Guimba the Tyrant (Cheick Oumar Sissoko)

Rating: **1/2 (out of ****)

My memory of this film is kinda vague, to be perfectly frank. I saw it about eight months ago (as I write this in June 1996), at last year's New York Film Festival, and I didn't bother writing a review because I felt certain that it would never see a commercial release. I'm glad to be proven wrong, but at the same time I didn't enjoy it enough to want to spend eight dollars to see it again, so I'm relying on fairly dusty recollections, and you'll have to bear with me.
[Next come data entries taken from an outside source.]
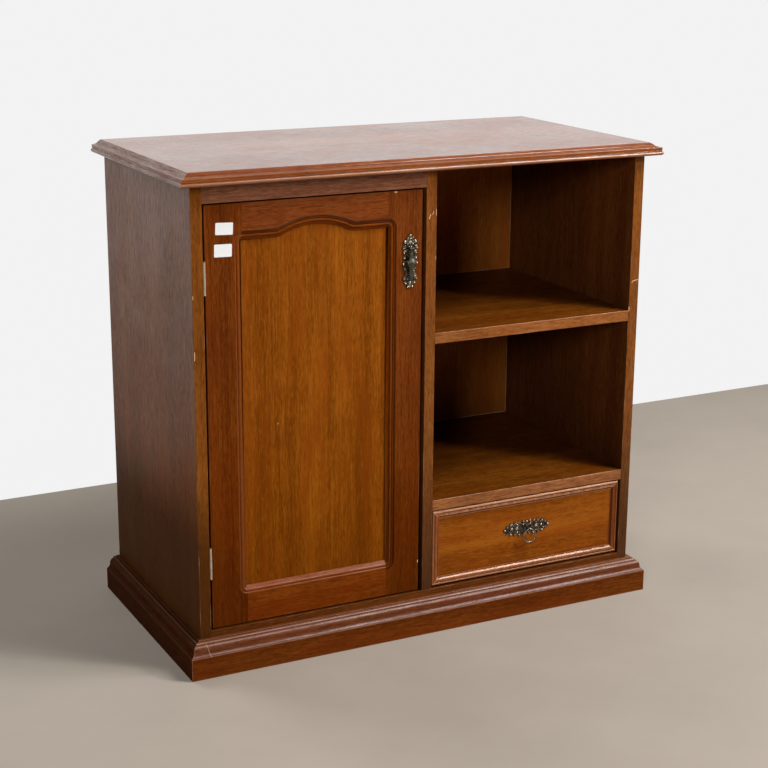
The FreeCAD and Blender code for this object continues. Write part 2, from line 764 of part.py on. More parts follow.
# Bead moulding glued round the drawer front, mitred at its four corners
crown_a = (bead_flat, bead_proud - bead_quirk)
crown_b = (bead_hollow_start, bead_hollow_height)
bead_inner_edge = (bead_width, bead_lip)
bead_steps = [
    (0.0, bead_edge),
    (bulge((0.0, bead_edge), (bead_round, bead_proud), bead_quirk / 2), (bead_round, bead_proud)),
    (bead_flat, bead_proud),
    crown_a,
    (bulge(crown_a, crown_b, bead_crown_sag), crown_b),
    (bulge(crown_b, bead_inner_edge, -bead_hollow_sag), bead_inner_edge),
    (bead_width, 0.0),
]
drawer_width = drawer_right - drawer_left
drawer_height = drawer_high - drawer_low
for name, run, angle, x, z in (
        ("top", drawer_width, 0, drawer_left, drawer_high),
        ("right", drawer_height, 90, drawer_right, drawer_high),
        ("bottom", drawer_width, 180, drawer_right, drawer_low),
        ("left", drawer_height, 270, drawer_left, drawer_low)):
    flat = strip((0.0, 0.0), bead_steps, run, -1, -1, bead_width, bead_proud)
    upright = turned(flat, X_AXIS, 90, 0, 0, 0)
    pieces["drawer_bead_" + name] = turned(upright, Y_AXIS, angle, x, drawer_field, z)


def plate(cusp_shares, hole_shares, length, width, place, y):
    """A cast plate with a scalloped edge and round piercings, its back against y. Both edges of the
    plate follow the same cusps, and place turns (along, across) into x and z."""
    half = width / 2
    right = [((along - 1 / 2) * length, across * half) for along, across in cusp_shares]
    left = [(along, -across) for along, across in right[-2:0:-1]]
    cusps = right + left + right[:1]
    edges = []
    for a, b in zip(cusps[:-1], cusps[1:]):
        sag = plate_scallop_share * math.hypot(b[0] - a[0], b[1] - a[1])
        through = bulge(a, b, sag)
        ends = [V(place(*p)[0], y, place(*p)[1]) for p in (a, through, b)]
        edges.append(Part.Arc(*ends).toShape())
    body = Part.Face(Part.Wire(edges)).extrude(V(0, -plate_thick, 0))
    holes = []
    for along, across, radius in hole_shares:
        for side in (-1, 1):
            x, z = place((along - 1 / 2) * length, side * across * half)
            holes.append(skin([loop(V(x, y + far, z), X_AXIS, Z_AXIS, radius * half,
                                    plate_hole_sides)
                               for far in (overrun, -plate_thick - overrun)]))
    return solid_of(body.cut(holes + post_holes))


pieces["door_pull_plate"] = plate(
    door_plate_cusp_shares, door_plate_hole_shares, door_plate_length, door_plate_width,
    lambda along, across: (door_plate_x + across, door_plate_height - along), door_face)
pieces["drawer_pull_plate"] = plate(
    drawer_plate_cusp_shares, drawer_plate_hole_shares, drawer_plate_length, drawer_plate_width,
    lambda along, across: (drawer_middle + along, ring_pivot.z + across), drawer_field)


def nut(x, y, z):
    """A hexagon nut that seats on the plane y and grows towards +Y."""
    corner = nut_across / 2 / math.cos(math.pi / 6)
    body = skin([loop(V(x, y + far, z), X_AXIS, Z_AXIS, corner, 6) for far in (0, nut_thick)])
    bore = rod(V(x, y - overrun, z), Y_AXIS, nut_thick + 2 * overrun, post_radius + post_fit)
    return solid_of(body.cut(bore))


# Door pull: a forked post with a cross pin, from which the drop hangs
fork_width = fork_gap + 2 * fork_cheek
fork_base = box(drop_pivot.x - fork_width / 2, drop_pivot.x + fork_width / 2,
                drop_post_start.y - fork_base_thick, drop_post_start.y,
                drop_pivot.z - fork_radius, drop_pivot.z + fork_radius)
drop_shank = rod(drop_post_start, Y_AXIS, drop_post_end - drop_post_start.y, post_radius)
cheeks = []
fork_depth = drop_post_start.y - drop_pivot.y
for side in (-1, 1):
    cheek_x = min(side * fork_gap / 2, side * (fork_gap / 2 + fork_cheek)) + drop_pivot.x
    eye = rod(V(cheek_x, drop_pivot.y, drop_pivot.z), X_AXIS, fork_cheek, fork_radius)
    arm = box(cheek_x, cheek_x + fork_cheek, drop_pivot.y, drop_pivot.y + fork_depth,
              drop_pivot.z - fork_radius, drop_pivot.z + fork_radius)
    cheeks += [eye, arm]
pin_start = V(drop_pivot.x - fork_width / 2, drop_pivot.y, drop_pivot.z)
pin_bore = rod(V(pin_start.x - overrun, pin_start.y, pin_start.z), X_AXIS,
               fork_width + 2 * overrun, drop_pin_radius + drop_pin_fit)
pieces["door_pull_post"] = solid_of(fork_base.fuse([drop_shank] + cheeks).cut(pin_bore))
pieces["door_pull_pin"] = rod(pin_start, X_AXIS, fork_width, drop_pin_radius)
pieces["door_pull_nut"] = nut(drop_pivot.x, door_back, drop_pivot.z)

# The drop is a tear shape with a knob under it, flattened from front to back, on a flat eye. Its
# half width goes from row to row of the table in steps of a half cosine.
tear_rows = (
    (drop_shoulder, drop_neck_radius),
    (drop_bulb_down, drop_bulb_radius),
    (drop_waist_down, drop_waist_radius),
    (drop_knob_down, drop_knob_radius),
    (drop_tip_down, drop_tip_radius),
)
rings = []
for (down, radius), (next_down, next_radius) in zip(tear_rows[:-1], tear_rows[1:]):
    for level in range(drop_levels):
        share = level / drop_levels
        ease = (1 - math.cos(math.pi * share)) / 2
        rings.append((down + (next_down - down) * share, radius + (next_radius - radius) * ease))
rings.append(tear_rows[-1])
flat_axis = V(0, drop_flatness_share, 0)
tear_body = skin([loop(moved_along(drop_pivot, Z_AXIS, -down), X_AXIS, flat_axis, radius, drop_sides)
                  for down, radius in rings])
tab_eye = rod(V(drop_pivot.x - drop_tab_thick / 2, drop_pivot.y, drop_pivot.z), X_AXIS,
              drop_tab_thick, drop_tab_radius)
tab_arm = box(drop_pivot.x - drop_neck_radius, drop_pivot.x + drop_neck_radius,
              drop_pivot.y - drop_neck_radius * drop_flatness_share,
              drop_pivot.y + drop_neck_radius * drop_flatness_share,
              drop_pivot.z - drop_shoulder, drop_pivot.z)
pieces["door_pull_drop"] = solid_of(tear_body.fuse([tab_eye, tab_arm]).cut(pin_bore))

# Drawer pull: a post with a barrel eye, and the ring that hangs through it
ring_shank = rod(ring_pivot, Y_AXIS, ring_post_end - ring_pivot.y, post_radius)
barrel_start = V(ring_pivot.x - ring_eye_length / 2, ring_pivot.y, ring_pivot.z)
barrel = rod(barrel_start, X_AXIS, ring_eye_length, ring_eye_radius)
barrel_bore = rod(V(barrel_start.x - overrun, barrel_start.y, barrel_start.z), X_AXIS,
                  ring_eye_length + 2 * overrun, ring_eye_hole)
pieces["drawer_pull_post"] = solid_of(
    ring_shank.fuse(barrel).cut(barrel_bore))
pieces["drawer_pull_nut"] = nut(ring_pivot.x, drawer_board_back, ring_pivot.z)
ring_centre = moved_along(ring_pivot, Z_AXIS, -ring_radius)
wire_loops = []
for station in range(ring_stations):
    angle = 2 * math.pi * station / ring_stations
    outward = V(math.sin(angle), 0, math.cos(angle))
    wire_loops.append(loop(moved_along(ring_centre, outward, ring_radius), outward, Y_AXIS,
                           ring_wire_radius, ring_wire_sides))
pieces["drawer_pull_ring"] = skin(wire_loops, joined_up=True)

os.makedirs("parts", exist_ok=True)
for name, shape in pieces.items():
    shape.exportStep("parts/" + name + ".step")
print(len(pieces), "pieces")
for name, place in (("door hinge", V(hinge_x, hinge_y, door_low)), ("drop pivot", drop_pivot),
                    ("ring pivot", ring_pivot)):
    print(name, [round(value, 4) for value in place])
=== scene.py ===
import json
import math
import bmesh
import bpy
import numpy as np
from mathutils import Matrix, Vector

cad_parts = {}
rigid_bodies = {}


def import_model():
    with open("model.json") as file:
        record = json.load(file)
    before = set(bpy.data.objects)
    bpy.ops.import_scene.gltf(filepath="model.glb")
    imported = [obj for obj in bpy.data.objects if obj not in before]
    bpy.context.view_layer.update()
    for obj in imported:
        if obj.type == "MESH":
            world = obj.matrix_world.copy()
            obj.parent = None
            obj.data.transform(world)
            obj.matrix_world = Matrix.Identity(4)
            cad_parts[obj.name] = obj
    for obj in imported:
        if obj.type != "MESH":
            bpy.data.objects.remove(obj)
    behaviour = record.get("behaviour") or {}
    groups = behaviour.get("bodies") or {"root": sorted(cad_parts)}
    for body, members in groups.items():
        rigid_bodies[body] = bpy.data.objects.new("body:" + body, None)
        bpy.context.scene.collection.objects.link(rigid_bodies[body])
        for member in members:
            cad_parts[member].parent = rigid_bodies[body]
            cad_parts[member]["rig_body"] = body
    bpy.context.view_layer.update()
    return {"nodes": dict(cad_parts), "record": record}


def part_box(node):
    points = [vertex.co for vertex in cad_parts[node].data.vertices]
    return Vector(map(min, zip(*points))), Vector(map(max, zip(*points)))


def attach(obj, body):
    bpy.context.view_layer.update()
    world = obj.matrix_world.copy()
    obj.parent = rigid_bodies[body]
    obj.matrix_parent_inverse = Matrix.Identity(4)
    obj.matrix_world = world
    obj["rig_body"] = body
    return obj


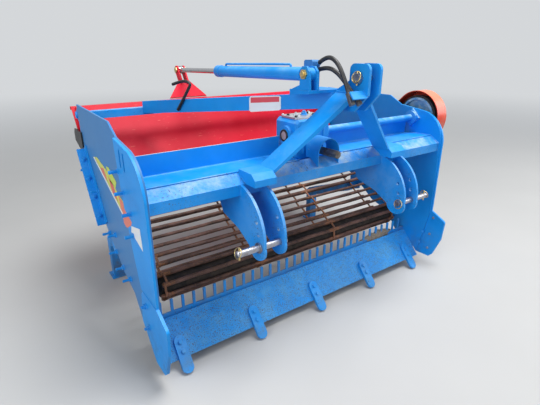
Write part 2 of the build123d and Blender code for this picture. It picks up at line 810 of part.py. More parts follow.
rod_spots = [on_web((step + 0.5) * web_loop / rod_count) for step in range(rod_count)]
chain_x = [(web_half - chain_in) * (2 * step / (chain_count - 1) - 1) for step in range(chain_count)]
with BuildPart() as sieve_web:
    for x in chain_x:
        with BuildSketch(side(x - chain_w / 2)):
            for here, there in zip(rod_spots, rod_spots[1:] + rod_spots[:1]):
                lean = degrees(atan2(there[1] - here[1], there[0] - here[0]))
                with Locations(Location(((here[0] + there[0]) / 2, (here[1] + there[1]) / 2, 0), lean)):
                    Rectangle(hypot(there[0] - here[0], there[1] - here[1]), link_bar_h)
                with Locations(Location((here[0], here[1], 0), lean)):
                    RegularPolygon(link_eye_r, 4)
        extrude(amount=chain_w)
    with BuildSketch(side(-web_half)):
        for number, place in enumerate(rod_spots):
            with Locations(place):
                RegularPolygon(tie_r if number % tie_every == 0 else rod_r, 6)
    extrude(amount=2 * web_half)
keep(sieve_web, "sieve_web")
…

Made in Mali, but set in a fictional village sometime in the distant past, Guimba is a bawdy, rowdy, often very funny tale of political tyranny; if that sounds a bit oxymoronic, well, that's African cinema in a nutshell (he said confidently, having seen all of about four African movies to date). The story concerns a brutal dictator (the eponymous Guimba) who breaks the camel's back with a straw in the form of his vertically-challenged son, who wishes to marry a woman who is rather inconveniently married to someone else. Guimba orders a divorce, sends the terrified husband packing, and all hell breaks loose. While certainly engaging, and often striking to look at (the sets and costumes are spectacular), the film somehow seemed a bit inert, and I never quite became emotionally involved, beyond a vague knee-jerk desire to see justice prevail. Guimba himself, in particular, was not nearly as powerful and threatening a presence as I felt he ought to have been; the actor playing the role, as I recall, was just sorta...there. I also seem to remember occasional periods of tedium, during which I found myself waiting impatiently for something to happen. But that's about all that I can report, I'm afraid. It's been too long. Sorry.